— Begin LISTING —

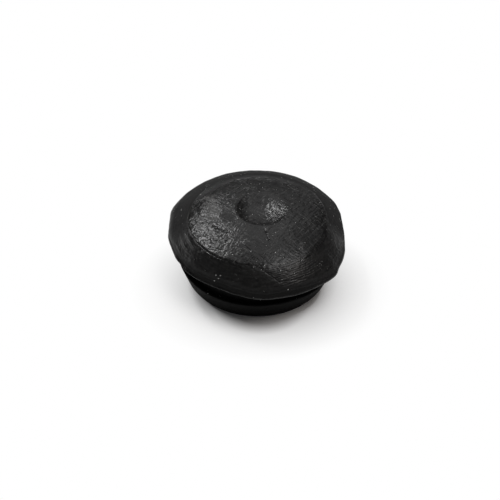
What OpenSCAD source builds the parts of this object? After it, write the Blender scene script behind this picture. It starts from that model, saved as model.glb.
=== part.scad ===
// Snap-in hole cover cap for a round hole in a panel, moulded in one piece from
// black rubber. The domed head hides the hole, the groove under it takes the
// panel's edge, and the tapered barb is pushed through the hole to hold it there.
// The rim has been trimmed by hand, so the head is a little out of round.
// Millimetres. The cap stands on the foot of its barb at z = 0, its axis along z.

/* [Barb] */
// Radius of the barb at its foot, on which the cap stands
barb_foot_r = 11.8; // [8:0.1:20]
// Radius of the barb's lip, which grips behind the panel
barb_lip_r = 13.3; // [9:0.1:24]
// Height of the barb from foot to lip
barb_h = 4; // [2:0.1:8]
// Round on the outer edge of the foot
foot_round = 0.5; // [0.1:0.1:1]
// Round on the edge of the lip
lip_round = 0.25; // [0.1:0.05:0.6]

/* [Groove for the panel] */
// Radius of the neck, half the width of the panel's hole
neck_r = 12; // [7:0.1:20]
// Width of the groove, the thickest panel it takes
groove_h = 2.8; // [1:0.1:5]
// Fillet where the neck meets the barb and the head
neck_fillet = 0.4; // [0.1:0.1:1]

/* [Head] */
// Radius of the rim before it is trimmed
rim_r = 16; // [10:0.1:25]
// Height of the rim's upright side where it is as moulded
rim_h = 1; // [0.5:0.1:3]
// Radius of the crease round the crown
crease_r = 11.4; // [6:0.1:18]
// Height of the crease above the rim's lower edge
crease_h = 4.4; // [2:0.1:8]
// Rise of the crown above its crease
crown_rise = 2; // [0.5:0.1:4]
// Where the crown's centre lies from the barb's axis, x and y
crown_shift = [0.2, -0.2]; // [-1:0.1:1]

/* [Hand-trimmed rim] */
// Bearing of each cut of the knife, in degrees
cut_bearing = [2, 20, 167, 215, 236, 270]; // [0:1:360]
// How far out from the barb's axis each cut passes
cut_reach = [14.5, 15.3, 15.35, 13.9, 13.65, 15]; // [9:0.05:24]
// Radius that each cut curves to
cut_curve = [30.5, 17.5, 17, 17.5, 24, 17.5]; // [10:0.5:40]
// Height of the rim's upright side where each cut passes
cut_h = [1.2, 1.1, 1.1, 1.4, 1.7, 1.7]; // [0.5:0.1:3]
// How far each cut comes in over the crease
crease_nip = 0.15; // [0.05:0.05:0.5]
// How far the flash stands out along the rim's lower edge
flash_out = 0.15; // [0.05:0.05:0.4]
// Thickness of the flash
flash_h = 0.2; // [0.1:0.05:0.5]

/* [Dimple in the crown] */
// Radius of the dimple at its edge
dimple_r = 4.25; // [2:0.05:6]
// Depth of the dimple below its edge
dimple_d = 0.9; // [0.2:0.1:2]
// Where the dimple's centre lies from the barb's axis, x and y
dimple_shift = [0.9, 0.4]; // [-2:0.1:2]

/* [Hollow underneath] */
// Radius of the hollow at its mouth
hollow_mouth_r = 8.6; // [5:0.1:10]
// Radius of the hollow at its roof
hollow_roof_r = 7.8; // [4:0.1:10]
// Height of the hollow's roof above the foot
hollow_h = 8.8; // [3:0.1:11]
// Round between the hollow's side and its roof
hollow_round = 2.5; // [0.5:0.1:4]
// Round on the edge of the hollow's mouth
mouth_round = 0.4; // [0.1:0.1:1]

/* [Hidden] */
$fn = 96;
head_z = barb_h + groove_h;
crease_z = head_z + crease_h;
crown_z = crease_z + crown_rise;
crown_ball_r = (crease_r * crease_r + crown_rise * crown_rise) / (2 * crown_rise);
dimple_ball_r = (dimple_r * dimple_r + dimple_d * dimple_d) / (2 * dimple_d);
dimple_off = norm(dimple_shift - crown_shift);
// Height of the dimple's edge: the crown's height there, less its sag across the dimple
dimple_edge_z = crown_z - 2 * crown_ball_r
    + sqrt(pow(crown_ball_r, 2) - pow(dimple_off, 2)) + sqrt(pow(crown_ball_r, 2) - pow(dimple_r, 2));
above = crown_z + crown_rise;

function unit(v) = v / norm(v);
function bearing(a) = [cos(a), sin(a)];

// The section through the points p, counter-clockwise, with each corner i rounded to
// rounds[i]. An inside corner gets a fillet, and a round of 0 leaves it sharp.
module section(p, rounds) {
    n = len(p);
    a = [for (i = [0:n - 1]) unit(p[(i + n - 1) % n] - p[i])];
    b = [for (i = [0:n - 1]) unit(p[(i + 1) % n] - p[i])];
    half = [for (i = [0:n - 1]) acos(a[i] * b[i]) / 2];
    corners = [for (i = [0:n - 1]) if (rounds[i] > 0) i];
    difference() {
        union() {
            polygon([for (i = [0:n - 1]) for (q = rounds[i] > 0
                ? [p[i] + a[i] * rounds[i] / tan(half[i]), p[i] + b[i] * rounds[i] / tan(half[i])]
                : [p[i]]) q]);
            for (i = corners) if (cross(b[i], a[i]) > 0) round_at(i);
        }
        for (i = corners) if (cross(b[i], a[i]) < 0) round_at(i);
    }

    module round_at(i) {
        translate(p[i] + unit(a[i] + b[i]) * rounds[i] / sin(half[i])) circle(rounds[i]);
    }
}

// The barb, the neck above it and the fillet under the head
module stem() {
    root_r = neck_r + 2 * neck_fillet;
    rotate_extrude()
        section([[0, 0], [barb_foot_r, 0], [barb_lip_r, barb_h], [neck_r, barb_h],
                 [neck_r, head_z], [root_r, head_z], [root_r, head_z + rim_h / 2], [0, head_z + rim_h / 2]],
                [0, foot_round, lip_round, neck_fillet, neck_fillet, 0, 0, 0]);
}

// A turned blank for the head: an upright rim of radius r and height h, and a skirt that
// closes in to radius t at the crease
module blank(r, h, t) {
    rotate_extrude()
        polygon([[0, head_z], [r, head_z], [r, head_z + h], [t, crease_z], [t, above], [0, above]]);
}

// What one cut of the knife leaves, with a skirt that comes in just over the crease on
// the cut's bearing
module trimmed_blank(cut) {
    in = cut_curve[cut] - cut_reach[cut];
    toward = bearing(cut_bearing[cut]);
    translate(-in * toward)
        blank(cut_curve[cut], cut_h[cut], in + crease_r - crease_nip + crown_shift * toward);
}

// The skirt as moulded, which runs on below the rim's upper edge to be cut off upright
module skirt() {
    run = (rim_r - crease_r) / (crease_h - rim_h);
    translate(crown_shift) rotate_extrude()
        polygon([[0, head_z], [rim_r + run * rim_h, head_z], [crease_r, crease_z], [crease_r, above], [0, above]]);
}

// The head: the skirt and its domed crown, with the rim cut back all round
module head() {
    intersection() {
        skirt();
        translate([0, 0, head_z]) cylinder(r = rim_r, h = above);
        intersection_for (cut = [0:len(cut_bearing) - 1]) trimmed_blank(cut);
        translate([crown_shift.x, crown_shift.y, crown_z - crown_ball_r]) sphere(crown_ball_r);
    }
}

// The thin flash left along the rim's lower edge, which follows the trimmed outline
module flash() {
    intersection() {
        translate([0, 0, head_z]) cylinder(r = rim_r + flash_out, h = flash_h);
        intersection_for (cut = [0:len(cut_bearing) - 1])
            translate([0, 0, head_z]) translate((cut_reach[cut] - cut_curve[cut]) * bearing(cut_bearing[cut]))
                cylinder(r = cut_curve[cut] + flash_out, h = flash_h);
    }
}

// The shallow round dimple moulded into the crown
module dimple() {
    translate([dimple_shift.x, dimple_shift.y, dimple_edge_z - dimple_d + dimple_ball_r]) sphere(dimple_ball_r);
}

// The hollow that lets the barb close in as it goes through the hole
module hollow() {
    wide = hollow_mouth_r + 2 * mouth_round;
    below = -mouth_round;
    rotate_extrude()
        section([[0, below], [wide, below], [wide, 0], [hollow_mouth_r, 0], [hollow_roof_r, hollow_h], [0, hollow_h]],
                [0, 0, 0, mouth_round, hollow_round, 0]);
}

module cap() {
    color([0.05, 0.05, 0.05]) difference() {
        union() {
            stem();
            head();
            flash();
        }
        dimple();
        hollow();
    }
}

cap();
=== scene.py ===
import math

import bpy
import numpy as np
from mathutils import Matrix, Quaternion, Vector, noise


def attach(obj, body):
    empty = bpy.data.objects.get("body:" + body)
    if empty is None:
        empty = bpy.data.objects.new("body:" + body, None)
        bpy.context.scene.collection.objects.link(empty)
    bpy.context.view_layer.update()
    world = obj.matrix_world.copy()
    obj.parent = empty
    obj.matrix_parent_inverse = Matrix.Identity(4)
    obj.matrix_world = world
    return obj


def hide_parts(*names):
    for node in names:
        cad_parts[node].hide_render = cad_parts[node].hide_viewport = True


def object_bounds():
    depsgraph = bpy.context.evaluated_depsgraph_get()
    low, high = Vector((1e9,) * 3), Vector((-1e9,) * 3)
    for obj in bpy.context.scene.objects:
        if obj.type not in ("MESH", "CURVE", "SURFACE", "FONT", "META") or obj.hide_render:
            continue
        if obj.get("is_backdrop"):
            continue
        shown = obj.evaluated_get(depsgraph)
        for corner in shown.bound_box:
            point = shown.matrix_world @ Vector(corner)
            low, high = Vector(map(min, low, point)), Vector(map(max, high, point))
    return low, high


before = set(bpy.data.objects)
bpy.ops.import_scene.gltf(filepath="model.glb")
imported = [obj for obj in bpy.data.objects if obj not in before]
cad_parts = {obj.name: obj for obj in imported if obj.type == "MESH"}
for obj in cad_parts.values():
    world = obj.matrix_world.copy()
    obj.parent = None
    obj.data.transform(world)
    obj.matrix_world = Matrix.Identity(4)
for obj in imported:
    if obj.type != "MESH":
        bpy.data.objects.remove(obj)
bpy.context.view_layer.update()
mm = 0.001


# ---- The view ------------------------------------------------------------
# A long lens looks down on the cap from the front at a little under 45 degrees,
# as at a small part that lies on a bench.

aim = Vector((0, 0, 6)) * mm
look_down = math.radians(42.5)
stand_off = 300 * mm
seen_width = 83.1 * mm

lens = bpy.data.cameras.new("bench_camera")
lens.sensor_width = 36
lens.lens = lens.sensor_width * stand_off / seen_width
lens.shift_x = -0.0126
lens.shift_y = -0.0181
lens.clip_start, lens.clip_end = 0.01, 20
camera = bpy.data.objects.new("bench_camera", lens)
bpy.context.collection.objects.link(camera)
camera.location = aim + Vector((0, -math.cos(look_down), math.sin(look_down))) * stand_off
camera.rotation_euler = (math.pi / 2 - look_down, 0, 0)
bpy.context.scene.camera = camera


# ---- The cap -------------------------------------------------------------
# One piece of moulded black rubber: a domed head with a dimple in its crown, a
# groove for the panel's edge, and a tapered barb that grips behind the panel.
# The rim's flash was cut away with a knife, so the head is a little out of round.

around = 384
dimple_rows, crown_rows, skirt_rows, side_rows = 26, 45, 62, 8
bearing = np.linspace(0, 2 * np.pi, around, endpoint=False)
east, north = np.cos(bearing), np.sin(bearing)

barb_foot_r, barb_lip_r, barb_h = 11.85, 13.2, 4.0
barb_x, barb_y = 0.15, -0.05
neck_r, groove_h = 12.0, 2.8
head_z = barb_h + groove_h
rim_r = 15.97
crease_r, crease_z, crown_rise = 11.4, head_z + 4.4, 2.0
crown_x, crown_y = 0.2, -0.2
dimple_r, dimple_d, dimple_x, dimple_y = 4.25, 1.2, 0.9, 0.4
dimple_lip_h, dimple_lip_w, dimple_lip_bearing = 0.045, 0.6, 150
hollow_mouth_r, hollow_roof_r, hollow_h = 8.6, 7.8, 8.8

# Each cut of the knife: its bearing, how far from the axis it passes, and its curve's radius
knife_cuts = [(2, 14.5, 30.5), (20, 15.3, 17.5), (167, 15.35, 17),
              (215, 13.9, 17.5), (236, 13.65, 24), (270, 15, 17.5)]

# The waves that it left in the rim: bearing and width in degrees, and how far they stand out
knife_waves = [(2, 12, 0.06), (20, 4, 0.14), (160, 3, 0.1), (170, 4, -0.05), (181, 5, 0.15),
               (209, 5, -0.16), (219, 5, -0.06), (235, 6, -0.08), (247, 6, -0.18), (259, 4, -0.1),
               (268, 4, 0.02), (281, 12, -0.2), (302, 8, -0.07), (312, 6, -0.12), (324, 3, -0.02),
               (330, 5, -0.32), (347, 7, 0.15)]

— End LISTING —
— Begin LISTING —

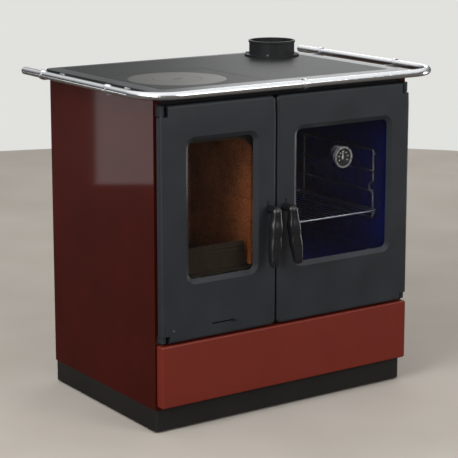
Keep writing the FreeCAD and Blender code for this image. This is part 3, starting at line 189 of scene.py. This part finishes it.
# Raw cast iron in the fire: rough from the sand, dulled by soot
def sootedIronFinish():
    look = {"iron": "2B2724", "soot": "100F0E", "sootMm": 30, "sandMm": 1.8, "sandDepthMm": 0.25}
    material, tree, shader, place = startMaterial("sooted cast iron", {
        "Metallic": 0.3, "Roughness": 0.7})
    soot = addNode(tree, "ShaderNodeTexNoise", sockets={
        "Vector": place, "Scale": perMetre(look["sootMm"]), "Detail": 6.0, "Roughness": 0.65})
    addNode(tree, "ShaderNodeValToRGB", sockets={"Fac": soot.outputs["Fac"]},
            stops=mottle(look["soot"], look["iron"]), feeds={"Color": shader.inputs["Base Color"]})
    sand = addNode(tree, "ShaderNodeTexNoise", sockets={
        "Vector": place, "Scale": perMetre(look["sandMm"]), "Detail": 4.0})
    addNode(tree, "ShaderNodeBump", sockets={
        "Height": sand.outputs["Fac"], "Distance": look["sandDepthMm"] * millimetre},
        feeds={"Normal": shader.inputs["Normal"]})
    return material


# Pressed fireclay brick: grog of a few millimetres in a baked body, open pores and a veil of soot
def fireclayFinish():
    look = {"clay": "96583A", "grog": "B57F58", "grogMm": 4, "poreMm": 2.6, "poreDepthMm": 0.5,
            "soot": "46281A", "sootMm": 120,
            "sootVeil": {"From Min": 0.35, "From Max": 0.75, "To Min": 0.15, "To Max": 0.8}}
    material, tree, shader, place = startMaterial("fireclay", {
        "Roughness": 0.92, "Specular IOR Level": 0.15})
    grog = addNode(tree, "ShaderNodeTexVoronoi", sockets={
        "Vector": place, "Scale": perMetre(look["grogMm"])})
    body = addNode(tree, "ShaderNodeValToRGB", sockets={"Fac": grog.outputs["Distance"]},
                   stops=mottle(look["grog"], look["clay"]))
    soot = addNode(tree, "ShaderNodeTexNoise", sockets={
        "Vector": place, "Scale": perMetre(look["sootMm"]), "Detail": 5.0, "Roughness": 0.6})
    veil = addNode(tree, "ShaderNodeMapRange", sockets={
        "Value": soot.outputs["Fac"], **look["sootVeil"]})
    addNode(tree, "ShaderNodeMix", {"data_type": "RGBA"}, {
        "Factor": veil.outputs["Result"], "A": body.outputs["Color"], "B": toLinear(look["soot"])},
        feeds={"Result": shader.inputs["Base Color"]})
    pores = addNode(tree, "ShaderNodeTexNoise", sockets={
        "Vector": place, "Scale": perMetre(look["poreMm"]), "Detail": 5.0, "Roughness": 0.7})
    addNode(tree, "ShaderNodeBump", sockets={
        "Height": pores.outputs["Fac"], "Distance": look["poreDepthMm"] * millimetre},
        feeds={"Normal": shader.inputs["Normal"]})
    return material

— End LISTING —

### EXERCISE OBJECTIVE:
Read the data above and pull out each line that holds the string "objects".

### IN RESPONSE:
    empty = bpy.data.objects.get("body:" + body)
        empty = bpy.data.objects.new("body:" + body, None)
        bpy.context.scene.collection.objects.link(empty)
    for obj in bpy.context.scene.objects:
before = set(bpy.data.objects)
imported = [obj for obj in bpy.data.objects if obj not in before]
        bpy.data.objects.remove(obj)
camera = bpy.data.objects.new("bench_camera", lens)
bpy.context.collection.objects.link(camera)